- _Task brief_
Return, word for word, the lines from the line holding "hollow = ball(at, radii, SEAM, head_place(), EYE_SEGMENTS)" through the line holding "imported = [obj". Include both end lines and no others.
▬▬▬▬▬▬
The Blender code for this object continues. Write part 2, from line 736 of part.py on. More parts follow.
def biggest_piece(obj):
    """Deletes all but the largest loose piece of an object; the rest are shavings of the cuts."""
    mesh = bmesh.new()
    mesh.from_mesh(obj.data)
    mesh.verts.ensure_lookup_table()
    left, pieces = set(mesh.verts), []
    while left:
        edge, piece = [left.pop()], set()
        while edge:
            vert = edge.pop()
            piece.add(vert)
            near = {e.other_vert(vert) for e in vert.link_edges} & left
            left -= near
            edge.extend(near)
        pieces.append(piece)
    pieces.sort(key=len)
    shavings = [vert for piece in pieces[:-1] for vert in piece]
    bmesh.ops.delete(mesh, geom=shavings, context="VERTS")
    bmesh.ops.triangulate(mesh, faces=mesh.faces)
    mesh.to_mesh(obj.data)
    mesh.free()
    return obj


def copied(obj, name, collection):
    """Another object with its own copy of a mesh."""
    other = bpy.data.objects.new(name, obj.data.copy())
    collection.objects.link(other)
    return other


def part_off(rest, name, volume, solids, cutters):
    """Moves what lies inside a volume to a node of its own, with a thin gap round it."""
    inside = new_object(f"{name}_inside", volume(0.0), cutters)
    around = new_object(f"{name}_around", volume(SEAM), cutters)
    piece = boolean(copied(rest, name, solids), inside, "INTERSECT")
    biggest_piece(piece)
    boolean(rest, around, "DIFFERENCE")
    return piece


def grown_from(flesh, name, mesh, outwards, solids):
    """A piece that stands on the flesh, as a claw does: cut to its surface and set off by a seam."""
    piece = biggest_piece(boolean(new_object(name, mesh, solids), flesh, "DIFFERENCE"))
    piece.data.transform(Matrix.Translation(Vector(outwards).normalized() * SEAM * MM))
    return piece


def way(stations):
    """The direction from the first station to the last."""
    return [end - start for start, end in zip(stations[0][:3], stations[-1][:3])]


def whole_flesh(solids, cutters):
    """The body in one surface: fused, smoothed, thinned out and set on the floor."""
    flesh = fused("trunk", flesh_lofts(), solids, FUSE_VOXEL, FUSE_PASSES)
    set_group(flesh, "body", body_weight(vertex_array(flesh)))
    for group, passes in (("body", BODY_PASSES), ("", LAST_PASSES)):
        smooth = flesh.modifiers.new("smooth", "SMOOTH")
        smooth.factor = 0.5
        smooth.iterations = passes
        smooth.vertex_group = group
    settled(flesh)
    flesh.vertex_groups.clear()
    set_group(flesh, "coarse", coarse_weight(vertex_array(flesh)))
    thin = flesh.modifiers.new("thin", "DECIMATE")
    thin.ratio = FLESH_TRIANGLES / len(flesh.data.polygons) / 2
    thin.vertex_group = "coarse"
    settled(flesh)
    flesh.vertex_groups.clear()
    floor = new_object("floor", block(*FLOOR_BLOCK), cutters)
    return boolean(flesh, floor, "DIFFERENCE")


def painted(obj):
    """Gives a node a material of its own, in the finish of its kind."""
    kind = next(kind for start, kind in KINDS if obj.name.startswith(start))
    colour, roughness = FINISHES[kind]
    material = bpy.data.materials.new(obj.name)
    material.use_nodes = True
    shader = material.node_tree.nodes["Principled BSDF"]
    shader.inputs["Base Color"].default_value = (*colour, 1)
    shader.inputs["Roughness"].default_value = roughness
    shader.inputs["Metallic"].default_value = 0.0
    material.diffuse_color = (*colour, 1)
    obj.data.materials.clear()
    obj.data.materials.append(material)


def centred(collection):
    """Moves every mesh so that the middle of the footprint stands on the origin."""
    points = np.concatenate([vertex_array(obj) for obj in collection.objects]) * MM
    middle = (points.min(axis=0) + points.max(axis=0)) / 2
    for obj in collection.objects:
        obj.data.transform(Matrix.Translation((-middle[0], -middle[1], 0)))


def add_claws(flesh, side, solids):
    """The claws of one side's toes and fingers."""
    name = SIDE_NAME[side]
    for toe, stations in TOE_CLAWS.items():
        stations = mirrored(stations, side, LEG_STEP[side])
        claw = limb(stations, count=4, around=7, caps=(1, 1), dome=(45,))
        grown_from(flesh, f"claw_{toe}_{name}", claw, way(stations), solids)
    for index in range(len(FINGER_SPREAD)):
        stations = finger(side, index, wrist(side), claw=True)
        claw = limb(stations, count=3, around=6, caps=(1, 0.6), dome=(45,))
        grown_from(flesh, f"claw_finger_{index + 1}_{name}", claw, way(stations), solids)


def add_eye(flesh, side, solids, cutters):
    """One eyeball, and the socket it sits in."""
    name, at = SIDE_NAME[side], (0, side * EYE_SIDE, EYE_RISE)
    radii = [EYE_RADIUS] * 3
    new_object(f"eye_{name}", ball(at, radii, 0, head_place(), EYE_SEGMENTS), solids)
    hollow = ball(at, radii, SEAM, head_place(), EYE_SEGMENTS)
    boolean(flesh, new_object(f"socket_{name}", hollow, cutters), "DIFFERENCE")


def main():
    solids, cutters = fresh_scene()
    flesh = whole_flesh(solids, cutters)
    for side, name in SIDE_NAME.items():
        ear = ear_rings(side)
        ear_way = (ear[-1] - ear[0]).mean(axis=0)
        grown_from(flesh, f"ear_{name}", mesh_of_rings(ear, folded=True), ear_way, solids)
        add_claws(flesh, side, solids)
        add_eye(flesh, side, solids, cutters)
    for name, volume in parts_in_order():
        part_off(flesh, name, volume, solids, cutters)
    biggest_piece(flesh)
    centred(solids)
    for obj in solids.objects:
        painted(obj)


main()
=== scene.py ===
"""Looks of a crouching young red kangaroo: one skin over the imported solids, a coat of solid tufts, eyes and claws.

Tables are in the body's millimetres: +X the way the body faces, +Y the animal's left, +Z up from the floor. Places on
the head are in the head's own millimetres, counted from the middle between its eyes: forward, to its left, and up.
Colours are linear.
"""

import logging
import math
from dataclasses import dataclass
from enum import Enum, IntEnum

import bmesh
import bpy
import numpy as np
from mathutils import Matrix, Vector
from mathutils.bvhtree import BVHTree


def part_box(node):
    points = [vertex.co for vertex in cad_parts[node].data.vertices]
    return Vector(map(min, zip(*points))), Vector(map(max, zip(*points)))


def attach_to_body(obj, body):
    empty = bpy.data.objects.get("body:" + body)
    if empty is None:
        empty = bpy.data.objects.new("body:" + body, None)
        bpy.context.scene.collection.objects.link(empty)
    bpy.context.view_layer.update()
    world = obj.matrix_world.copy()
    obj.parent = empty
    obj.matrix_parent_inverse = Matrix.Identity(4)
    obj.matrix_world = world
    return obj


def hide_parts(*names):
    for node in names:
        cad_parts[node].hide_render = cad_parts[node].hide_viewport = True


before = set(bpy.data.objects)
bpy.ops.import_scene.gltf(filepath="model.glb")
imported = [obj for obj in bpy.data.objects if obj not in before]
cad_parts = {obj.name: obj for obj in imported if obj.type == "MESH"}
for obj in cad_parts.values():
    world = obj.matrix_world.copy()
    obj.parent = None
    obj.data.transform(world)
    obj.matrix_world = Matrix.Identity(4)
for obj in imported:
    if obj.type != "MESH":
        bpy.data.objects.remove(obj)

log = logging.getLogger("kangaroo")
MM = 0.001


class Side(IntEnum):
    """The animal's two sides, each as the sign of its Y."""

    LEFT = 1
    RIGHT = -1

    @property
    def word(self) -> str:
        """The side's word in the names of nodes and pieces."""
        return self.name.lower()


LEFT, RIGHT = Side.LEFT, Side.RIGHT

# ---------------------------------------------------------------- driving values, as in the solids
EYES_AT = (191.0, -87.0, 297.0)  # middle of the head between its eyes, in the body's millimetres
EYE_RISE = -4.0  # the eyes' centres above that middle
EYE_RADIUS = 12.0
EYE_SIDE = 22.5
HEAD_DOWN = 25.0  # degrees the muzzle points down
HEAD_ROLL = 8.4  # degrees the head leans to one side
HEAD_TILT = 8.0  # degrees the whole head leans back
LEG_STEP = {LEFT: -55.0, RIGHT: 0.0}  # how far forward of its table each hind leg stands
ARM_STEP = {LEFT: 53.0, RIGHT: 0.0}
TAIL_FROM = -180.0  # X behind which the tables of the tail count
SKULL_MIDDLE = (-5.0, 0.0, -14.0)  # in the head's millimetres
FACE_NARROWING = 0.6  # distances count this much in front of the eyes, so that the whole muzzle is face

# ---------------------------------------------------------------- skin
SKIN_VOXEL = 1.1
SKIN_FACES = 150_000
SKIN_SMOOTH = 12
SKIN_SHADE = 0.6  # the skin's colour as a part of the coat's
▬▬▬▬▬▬
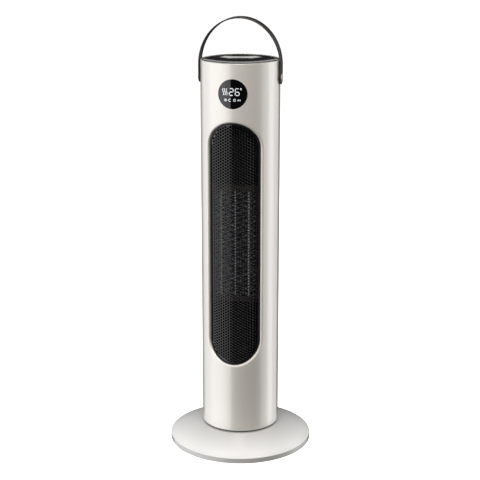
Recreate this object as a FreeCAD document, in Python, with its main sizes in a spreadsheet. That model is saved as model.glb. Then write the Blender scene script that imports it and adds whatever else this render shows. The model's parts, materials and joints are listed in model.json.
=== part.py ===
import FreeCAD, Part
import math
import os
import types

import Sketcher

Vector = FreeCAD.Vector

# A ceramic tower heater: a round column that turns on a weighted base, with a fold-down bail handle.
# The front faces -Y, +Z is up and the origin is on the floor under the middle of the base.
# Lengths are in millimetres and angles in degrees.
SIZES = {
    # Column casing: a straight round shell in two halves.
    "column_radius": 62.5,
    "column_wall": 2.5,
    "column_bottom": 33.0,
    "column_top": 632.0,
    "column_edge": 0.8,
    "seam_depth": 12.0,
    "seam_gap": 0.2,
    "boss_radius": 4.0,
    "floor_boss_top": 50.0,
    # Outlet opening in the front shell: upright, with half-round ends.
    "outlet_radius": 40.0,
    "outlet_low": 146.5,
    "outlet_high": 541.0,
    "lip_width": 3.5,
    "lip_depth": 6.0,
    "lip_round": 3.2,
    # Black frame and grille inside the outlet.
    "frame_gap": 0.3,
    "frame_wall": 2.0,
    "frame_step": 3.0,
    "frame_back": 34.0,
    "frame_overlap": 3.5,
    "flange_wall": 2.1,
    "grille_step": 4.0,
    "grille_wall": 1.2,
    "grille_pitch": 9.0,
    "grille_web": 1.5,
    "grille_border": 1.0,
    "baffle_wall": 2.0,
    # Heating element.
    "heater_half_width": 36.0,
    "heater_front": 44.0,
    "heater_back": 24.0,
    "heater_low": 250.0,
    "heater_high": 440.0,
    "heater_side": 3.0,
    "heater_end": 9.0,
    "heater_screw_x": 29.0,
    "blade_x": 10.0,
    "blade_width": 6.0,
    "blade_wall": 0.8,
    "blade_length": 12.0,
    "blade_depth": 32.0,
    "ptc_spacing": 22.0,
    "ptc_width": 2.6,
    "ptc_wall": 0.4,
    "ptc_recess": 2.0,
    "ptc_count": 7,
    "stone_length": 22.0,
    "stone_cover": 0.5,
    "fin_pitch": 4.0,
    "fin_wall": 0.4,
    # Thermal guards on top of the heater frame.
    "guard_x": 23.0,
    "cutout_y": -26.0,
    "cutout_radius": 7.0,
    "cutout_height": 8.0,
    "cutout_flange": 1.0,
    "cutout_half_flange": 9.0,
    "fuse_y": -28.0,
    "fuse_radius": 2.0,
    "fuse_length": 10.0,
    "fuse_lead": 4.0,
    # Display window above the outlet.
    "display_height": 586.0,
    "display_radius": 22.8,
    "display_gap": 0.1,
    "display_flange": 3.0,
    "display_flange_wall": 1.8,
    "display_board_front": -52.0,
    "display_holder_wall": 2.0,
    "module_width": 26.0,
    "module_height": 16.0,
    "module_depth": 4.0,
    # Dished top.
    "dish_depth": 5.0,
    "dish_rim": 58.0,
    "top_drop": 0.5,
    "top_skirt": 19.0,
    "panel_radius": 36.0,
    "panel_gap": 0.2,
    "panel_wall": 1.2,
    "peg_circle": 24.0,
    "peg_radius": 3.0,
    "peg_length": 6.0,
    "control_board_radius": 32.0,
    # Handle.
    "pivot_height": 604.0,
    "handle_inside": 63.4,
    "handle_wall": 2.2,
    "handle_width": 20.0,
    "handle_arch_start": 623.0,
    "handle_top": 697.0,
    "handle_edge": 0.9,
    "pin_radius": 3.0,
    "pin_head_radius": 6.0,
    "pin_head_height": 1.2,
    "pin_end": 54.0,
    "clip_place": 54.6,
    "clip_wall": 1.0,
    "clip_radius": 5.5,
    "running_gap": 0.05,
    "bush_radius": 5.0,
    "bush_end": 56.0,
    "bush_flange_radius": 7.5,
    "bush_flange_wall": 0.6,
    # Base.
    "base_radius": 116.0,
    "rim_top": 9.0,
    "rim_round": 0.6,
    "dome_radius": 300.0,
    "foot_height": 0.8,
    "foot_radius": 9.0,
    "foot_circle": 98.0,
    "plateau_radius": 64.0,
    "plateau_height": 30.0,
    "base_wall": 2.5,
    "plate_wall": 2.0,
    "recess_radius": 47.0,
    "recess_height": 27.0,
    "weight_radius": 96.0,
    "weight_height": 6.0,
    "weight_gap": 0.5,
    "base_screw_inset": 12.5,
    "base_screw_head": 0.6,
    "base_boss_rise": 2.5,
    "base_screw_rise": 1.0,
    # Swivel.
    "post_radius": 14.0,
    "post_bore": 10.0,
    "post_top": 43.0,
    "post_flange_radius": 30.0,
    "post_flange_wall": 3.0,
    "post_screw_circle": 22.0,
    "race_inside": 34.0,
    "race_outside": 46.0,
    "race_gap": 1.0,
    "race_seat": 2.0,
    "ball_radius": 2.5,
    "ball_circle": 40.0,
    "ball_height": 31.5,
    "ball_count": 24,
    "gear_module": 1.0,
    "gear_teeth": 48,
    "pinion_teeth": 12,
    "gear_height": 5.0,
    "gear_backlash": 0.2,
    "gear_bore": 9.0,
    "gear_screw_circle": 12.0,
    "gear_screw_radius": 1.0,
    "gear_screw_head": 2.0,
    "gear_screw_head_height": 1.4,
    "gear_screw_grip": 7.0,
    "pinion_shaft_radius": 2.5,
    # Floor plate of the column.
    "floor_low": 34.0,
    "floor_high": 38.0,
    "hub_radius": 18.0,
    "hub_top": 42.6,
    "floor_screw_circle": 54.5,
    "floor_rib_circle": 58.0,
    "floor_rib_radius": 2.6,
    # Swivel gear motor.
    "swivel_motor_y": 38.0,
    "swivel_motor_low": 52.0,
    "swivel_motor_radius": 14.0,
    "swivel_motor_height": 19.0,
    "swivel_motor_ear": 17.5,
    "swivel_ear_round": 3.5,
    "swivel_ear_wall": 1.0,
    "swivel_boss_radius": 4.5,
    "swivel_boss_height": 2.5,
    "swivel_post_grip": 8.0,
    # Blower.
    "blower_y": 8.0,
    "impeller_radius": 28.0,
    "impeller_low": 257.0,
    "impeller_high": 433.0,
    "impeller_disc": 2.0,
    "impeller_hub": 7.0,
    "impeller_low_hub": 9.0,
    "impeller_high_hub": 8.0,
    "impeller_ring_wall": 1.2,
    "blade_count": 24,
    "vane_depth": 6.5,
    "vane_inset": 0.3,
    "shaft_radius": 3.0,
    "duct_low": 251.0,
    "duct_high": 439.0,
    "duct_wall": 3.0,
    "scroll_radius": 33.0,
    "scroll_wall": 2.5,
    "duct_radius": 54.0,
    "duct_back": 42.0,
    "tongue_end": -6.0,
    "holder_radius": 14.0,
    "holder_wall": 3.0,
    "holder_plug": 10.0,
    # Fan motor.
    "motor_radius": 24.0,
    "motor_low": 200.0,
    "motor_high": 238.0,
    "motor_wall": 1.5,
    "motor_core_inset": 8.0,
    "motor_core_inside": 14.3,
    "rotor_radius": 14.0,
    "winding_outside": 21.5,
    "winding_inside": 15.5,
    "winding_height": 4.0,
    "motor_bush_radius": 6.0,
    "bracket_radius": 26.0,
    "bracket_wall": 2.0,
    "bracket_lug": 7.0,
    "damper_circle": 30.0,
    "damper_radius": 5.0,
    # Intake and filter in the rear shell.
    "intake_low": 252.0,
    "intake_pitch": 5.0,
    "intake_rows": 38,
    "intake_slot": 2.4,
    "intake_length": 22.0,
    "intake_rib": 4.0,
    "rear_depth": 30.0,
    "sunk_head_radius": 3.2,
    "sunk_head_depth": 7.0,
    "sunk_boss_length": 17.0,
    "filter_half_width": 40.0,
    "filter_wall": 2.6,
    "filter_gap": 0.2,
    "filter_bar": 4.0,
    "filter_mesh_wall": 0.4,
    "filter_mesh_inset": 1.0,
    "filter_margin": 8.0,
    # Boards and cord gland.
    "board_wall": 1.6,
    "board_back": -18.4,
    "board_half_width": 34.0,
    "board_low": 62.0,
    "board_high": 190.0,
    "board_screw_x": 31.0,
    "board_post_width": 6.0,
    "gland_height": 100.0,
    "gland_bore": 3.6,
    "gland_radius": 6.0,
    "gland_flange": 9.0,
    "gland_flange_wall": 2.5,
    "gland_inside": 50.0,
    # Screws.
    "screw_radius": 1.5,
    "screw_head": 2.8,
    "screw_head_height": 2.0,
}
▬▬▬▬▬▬
- _Exercise answer_
    hollow = ball(at, radii, SEAM, head_place(), EYE_SEGMENTS)
    boolean(flesh, new_object(f"socket_{name}", hollow, cutters), "DIFFERENCE")


def main():
    solids, cutters = fresh_scene()
    flesh = whole_flesh(solids, cutters)
    for side, name in SIDE_NAME.items():
        ear = ear_rings(side)
        ear_way = (ear[-1] - ear[0]).mean(axis=0)
        grown_from(flesh, f"ear_{name}", mesh_of_rings(ear, folded=True), ear_way, solids)
        add_claws(flesh, side, solids)
        add_eye(flesh, side, solids, cutters)
    for name, volume in parts_in_order():
        part_off(flesh, name, volume, solids, cutters)
    biggest_piece(flesh)
    centred(solids)
    for obj in solids.objects:
        painted(obj)


main()
=== scene.py ===
"""Looks of a crouching young red kangaroo: one skin over the imported solids, a coat of solid tufts, eyes and claws.

Tables are in the body's millimetres: +X the way the body faces, +Y the animal's left, +Z up from the floor. Places on
the head are in the head's own millimetres, counted from the middle between its eyes: forward, to its left, and up.
Colours are linear.
"""

import logging
import math
from dataclasses import dataclass
from enum import Enum, IntEnum

import bmesh
import bpy
import numpy as np
from mathutils import Matrix, Vector
from mathutils.bvhtree import BVHTree


def part_box(node):
    points = [vertex.co for vertex in cad_parts[node].data.vertices]
    return Vector(map(min, zip(*points))), Vector(map(max, zip(*points)))


def attach_to_body(obj, body):
    empty = bpy.data.objects.get("body:" + body)
    if empty is None:
        empty = bpy.data.objects.new("body:" + body, None)
        bpy.context.scene.collection.objects.link(empty)
    bpy.context.view_layer.update()
    world = obj.matrix_world.copy()
    obj.parent = empty
    obj.matrix_parent_inverse = Matrix.Identity(4)
    obj.matrix_world = world
    return obj


def hide_parts(*names):
    for node in names:
        cad_parts[node].hide_render = cad_parts[node].hide_viewport = True


before = set(bpy.data.objects)
bpy.ops.import_scene.gltf(filepath="model.glb")
imported = [obj for obj in bpy.data.objects if obj not in before]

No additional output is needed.